The only advice I have is to do the same things you would do when connecting the ESC to a servo channel of your receiver - understand the range of pulses that it expects and any safe-startup requirements. This information should be in the manual for your ESCs, and you can easily experiment with it using the Maestro Control Center.

I recommend using all of the safety features of the Maestro: CRC, the serial timeout error, and the “on error” settings for each channel. It might even be possible to use the two remaining Maestro channels with a two-axis accelerometer or gyro and write a script that would bring the platform down gently in case of a software crash on your main board. (I am thinking of a script that would begin with a 100ms delay - your main software would constantly reset it as long as everything is okay, but if it ever failed the script would proceed to the rescue code.)

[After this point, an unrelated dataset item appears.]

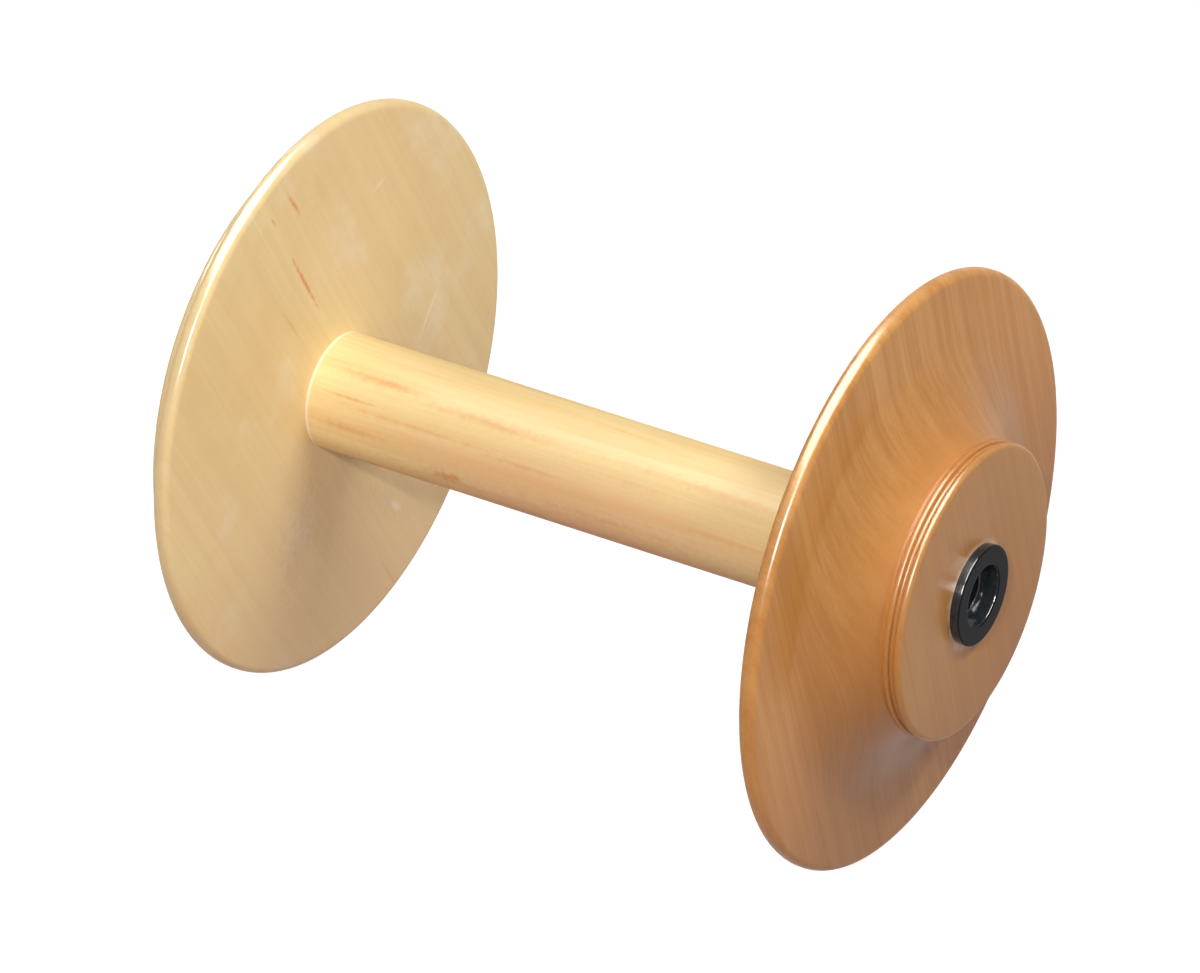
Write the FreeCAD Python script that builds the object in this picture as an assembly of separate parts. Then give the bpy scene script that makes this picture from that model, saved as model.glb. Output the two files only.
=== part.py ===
"""Jumbo bobbin for a spinning wheel: two turned maple flanges glued to a bored maple barrel,
with a black moulded bushing pressed into each end so that the bobbin runs on the flyer shaft.

Row frame, in millimetres: +Y runs along the spin axis from the brake end to the drive end,
+Z is up, and the origin is on the spin axis, midway between the two bushing faces.
The bobbin lies on the rims of its two flanges.

Every piece is turned, so each one is drawn as a half section of (radius, station) corners
and revolved. A station is a distance along the spin axis.
"""
import FreeCAD
import Part

import math
import os

# Winding space
winding_width = 136.2          # between the inner faces of the two flanges
barrel_diameter_drive = 25.9   # where the barrel enters the drive flange
barrel_diameter_brake = 24.9   # where the barrel enters the brake flange
bore_diameter = 16.0           # one drill size through the barrel and both hubs
socket_depth = 3.5             # how far each end of the barrel is let into its flange
socket_edge_break = 0.3        # rounded mouth of each socket

# Flange discs
flange_diameter = 127.0
rim_thickness = 3.7
rim_rounding = 1.6

# Brake end: a coved cone rises from the disc to a small whorl with a cord groove in its rim
brake_hub_height = 14.6        # from the outer face of the disc to the face of the whorl
brake_whorl_diameter = 62.6
brake_whorl_thickness = 4.1
brake_groove_width = 1.1
brake_groove_depth = 1.0
brake_groove_setback = 1.6     # from the face of the whorl to the groove
brake_neck_diameter = 60.4     # behind the whorl
brake_neck_length = 1.0
brake_cone_slope = 50.0        # degrees, between the cone and the disc
brake_cove_radius = 24.0

# Drive end: a groove for the drive band lies between the disc and a larger lip
drive_groove_width = 3.2
drive_groove_root_diameter = 99.0
drive_lip_diameter = 111.2
drive_lip_thickness = 2.4
groove_root_rounding = 1.1

lip_rounding = 1.0
whorl_back_rounding = 0.6
cord_groove_edge_rounding = 0.5
cord_groove_root_rounding = 0.4
hub_mouth_rounding = 0.5       # rounded mouth of the hub bore, under the bushing's head

# Bushings
bushing_head_diameter = 21.4
bushing_head_thickness = 1.9
bushing_spigot_length = 12.0
bushing_head_rounding = 0.35
shaft_diameter = 9.525         # flyer shaft, 3/8 inch
shaft_clearance = 0.05         # radial running clearance
mouth_diameter = 12.9          # counterbore that leads the shaft in
mouth_depth = 3.5
mouth_rounding = 0.4
bore_edge_break = 0.3

# Stations, counted from the inner face of a flange outwards
disc_face = rim_thickness
brake_face = disc_face + brake_hub_height
drive_face = disc_face + drive_groove_width + drive_lip_thickness

# Stations on the spin axis
overall_length = winding_width + brake_face + drive_face + 2 * bushing_head_thickness
brake_inner_face = -overall_length / 2 + bushing_head_thickness + brake_face
drive_inner_face = brake_inner_face + winding_width

BRAKE_END = -1
DRIVE_END = 1
SPIN_AXIS = FreeCAD.Vector(0, 1, 0)
ORIGIN = FreeCAD.Vector(0, 0, 0)


def rounded_outline(corners):
    """Closed wire through (radius, station, rounding) corners, with a tangent arc at each rounding."""
    points = [FreeCAD.Vector(radius, station, 0) for radius, station, _ in corners]
    edges = []
    spans = []
    for i, (_, _, rounding) in enumerate(corners):
        here = points[i]
        to_last = (points[i - 1] - here).normalize()
        to_next = (points[(i + 1) % len(points)] - here).normalize()
        if rounding == 0:
            spans.append((here, here))
            continue
        half_angle = to_last.getAngle(to_next) / 2
        setback = rounding / math.tan(half_angle)
        start = here + to_last * setback
        end = here + to_next * setback
        bisector = (to_last + to_next).normalize()
        middle = here + bisector * (rounding / math.sin(half_angle) - rounding)
        edges.append(Part.Arc(start, middle, end).toShape())
        spans.append((start, end))
    for i, (start, _) in enumerate(spans):
        last_end = spans[i - 1][1]
        if last_end.distanceToPoint(start) > 1e-6:
            edges.append(Part.LineSegment(last_end, start).toShape())
    return Part.Wire(Part.__sortEdges__(edges))


def turned(corners):
    """Solid of revolution about the spin axis."""
    section = Part.Face(rounded_outline(corners))
    solid = section.revolve(ORIGIN, SPIN_AXIS, 360)
    return Part.Solid(solid.Shells[0]) if solid.ShapeType != "Solid" else solid


def outwards(corners, end, inner_face):
    """Moves corners whose stations count outwards from a flange's inner face onto the spin axis."""
    return [(radius, inner_face + end * station, rounding) for radius, station, rounding in corners]


def barrel():
    """Bored barrel with a slight taper between the flanges and a straight seat in each socket."""
    brake_radius = barrel_diameter_brake / 2
    drive_radius = barrel_diameter_drive / 2
    bore_radius = bore_diameter / 2
    return turned([
        (bore_radius, brake_inner_face - socket_depth, 0),
        (brake_radius, brake_inner_face - socket_depth, 0),
        (brake_radius, brake_inner_face, 0),
        (drive_radius, drive_inner_face, 0),
        (drive_radius, drive_inner_face + socket_depth, 0),
        (bore_radius, drive_inner_face + socket_depth, 0),
    ])


def socket_corners(barrel_diameter):
    """Socket that holds the barrel, from the hub bore out to the flange's inner face."""
    socket_radius = barrel_diameter / 2
    return [
        (bore_diameter / 2, socket_depth, 0),
        (socket_radius, socket_depth, 0),
        (socket_radius, 0, socket_edge_break),
    ]


def disc_rim_corners():
    """Rounded rim of a flange disc, from its inner face to its outer face."""
    flange_radius = flange_diameter / 2
    return [
        (flange_radius, 0, rim_rounding),
        (flange_radius, disc_face, rim_rounding),
    ]


def brake_flange():
    """Disc, coved cone, short neck and grooved whorl turned from one blank."""
    neck_radius = brake_neck_diameter / 2
    whorl_radius = brake_whorl_diameter / 2
    root_radius = whorl_radius - brake_groove_depth
    groove_outer = brake_face - brake_groove_setback
    groove_inner = groove_outer - brake_groove_width
    whorl_back = brake_face - brake_whorl_thickness
    cone_top = whorl_back - brake_neck_length
    cone_run = (cone_top - disc_face) / math.tan(math.radians(brake_cone_slope))
    hub_corners = [
        (neck_radius + cone_run, disc_face, brake_cove_radius),
        (neck_radius, cone_top, 0),
        (neck_radius, whorl_back, 0),
        (whorl_radius, whorl_back, whorl_back_rounding),
        (whorl_radius, groove_inner, cord_groove_edge_rounding),
        (root_radius, groove_inner, cord_groove_root_rounding),
        (root_radius, groove_outer, cord_groove_root_rounding),
        (whorl_radius, groove_outer, cord_groove_edge_rounding),
        (whorl_radius, brake_face, lip_rounding),
        (bore_diameter / 2, brake_face, hub_mouth_rounding),
    ]
    corners = socket_corners(barrel_diameter_brake) + disc_rim_corners() + hub_corners
    return turned(outwards(corners, BRAKE_END, brake_inner_face))


def drive_flange():
    """Disc, drive groove and lip turned from one blank."""
    root_radius = drive_groove_root_diameter / 2
    lip_radius = drive_lip_diameter / 2
    lip_back = drive_face - drive_lip_thickness
    whorl_corners = [
        (root_radius, disc_face, groove_root_rounding),
        (root_radius, lip_back, groove_root_rounding),
        (lip_radius, lip_back, lip_rounding),
        (lip_radius, drive_face, lip_rounding),
        (bore_diameter / 2, drive_face, hub_mouth_rounding),
    ]
    corners = socket_corners(barrel_diameter_drive) + disc_rim_corners() + whorl_corners
    return turned(outwards(corners, DRIVE_END, drive_inner_face))


def bushing(end, inner_face, hub_face):
    """Headed bushing, pressed into the hub bore until its head seats on the hub face."""
    head_radius = bushing_head_diameter / 2
    spigot_radius = bore_diameter / 2
    running_radius = shaft_diameter / 2 + shaft_clearance
    mouth_radius = mouth_diameter / 2
    outer_face = hub_face + bushing_head_thickness
    inner_end = hub_face - bushing_spigot_length
    corners = [
        (running_radius, inner_end, bore_edge_break),
        (spigot_radius, inner_end, bore_edge_break),
        (spigot_radius, hub_face, 0),
        (head_radius, hub_face, 0),
        (head_radius, outer_face, bushing_head_rounding),
        (mouth_radius, outer_face, mouth_rounding),
        (mouth_radius, outer_face - mouth_depth, 0),
        (running_radius, outer_face - mouth_depth, bore_edge_break),
    ]
    return turned(outwards(corners, end, inner_face))


def main():
    pieces = {
        "barrel": barrel(),
        "brake_flange": brake_flange(),
        "drive_flange": drive_flange(),
        "brake_end_bushing": bushing(BRAKE_END, brake_inner_face, brake_face),
        "drive_end_bushing": bushing(DRIVE_END, drive_inner_face, drive_face),
    }
    os.makedirs("parts", exist_ok=True)
    for name, shape in pieces.items():
        if not shape.isValid() or shape.Volume <= 0:
            raise ValueError(f"{name} is not a valid solid")
        shape.exportStep(f"parts/{name}.step")
        box = shape.optimalBoundingBox(False)
        print(f"{name}: {shape.Volume / 1000:.1f} cm3, Y {box.YMin:.2f} to {box.YMax:.2f} mm")


main()
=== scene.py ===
import math

import bpy
from mathutils import Matrix, Vector


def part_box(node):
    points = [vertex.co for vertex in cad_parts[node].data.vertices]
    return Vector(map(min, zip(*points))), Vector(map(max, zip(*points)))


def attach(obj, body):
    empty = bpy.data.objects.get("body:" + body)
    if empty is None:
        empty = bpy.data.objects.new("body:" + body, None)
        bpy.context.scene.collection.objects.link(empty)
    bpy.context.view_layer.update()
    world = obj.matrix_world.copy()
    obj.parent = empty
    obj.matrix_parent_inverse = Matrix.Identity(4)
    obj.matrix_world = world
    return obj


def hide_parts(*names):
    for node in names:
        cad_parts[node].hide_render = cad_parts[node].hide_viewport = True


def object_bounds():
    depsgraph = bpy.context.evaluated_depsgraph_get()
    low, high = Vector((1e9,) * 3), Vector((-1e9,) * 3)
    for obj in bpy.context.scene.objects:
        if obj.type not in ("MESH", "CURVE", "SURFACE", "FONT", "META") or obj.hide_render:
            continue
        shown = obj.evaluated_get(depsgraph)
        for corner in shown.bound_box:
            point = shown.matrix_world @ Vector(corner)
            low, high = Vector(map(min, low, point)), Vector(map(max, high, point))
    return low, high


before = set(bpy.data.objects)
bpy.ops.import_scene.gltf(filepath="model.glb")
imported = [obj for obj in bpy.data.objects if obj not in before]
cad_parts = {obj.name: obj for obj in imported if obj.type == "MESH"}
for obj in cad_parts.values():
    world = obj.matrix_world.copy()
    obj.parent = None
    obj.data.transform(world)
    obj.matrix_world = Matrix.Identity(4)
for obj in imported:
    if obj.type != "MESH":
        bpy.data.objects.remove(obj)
cad_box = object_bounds()


# Barrel: a length of maple dowel, bored through for the flyer shaft and turned to a slight
# taper. Its ends are glued into a socket in each flange, and a thin line of glue shows at the
# drive end. Here too are the turning and the wood that both flanges share.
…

Anyway, the project sounds exciting! Is the ADL945HD going to fly on this platform, and will it have a wifi adapter or something installed? Can you post any pictures or videos?


I am not an expert when it comes to microcontrollers and device programming and we have two guys who have good knowledge when it comes to device interfacing, and software programming. I am handling our project’s aerodynamics part (I have my CPL/ME/IR and currently working as a flight instructor in Colombo).
yes we are planning to send ADL board up pretty soon with Xbee modules but we are planning to use it wired until we are completely done with stabilization (also we gotta redesign our model with new props since its gonna be bit heavy with ADL board and stuff), we will put some pics soon and I am waiting for my Maestro to come to Sri Lanka.

hi Paul we managed to get all four motors going with maestro and wondering about hooking it up with ZigBee module for wireless controlling, any advice on that?

I don’t really have any advice - if your devices can be used to set up a 5V serial link, they should work fine with the Maestro, and if not, they won’t.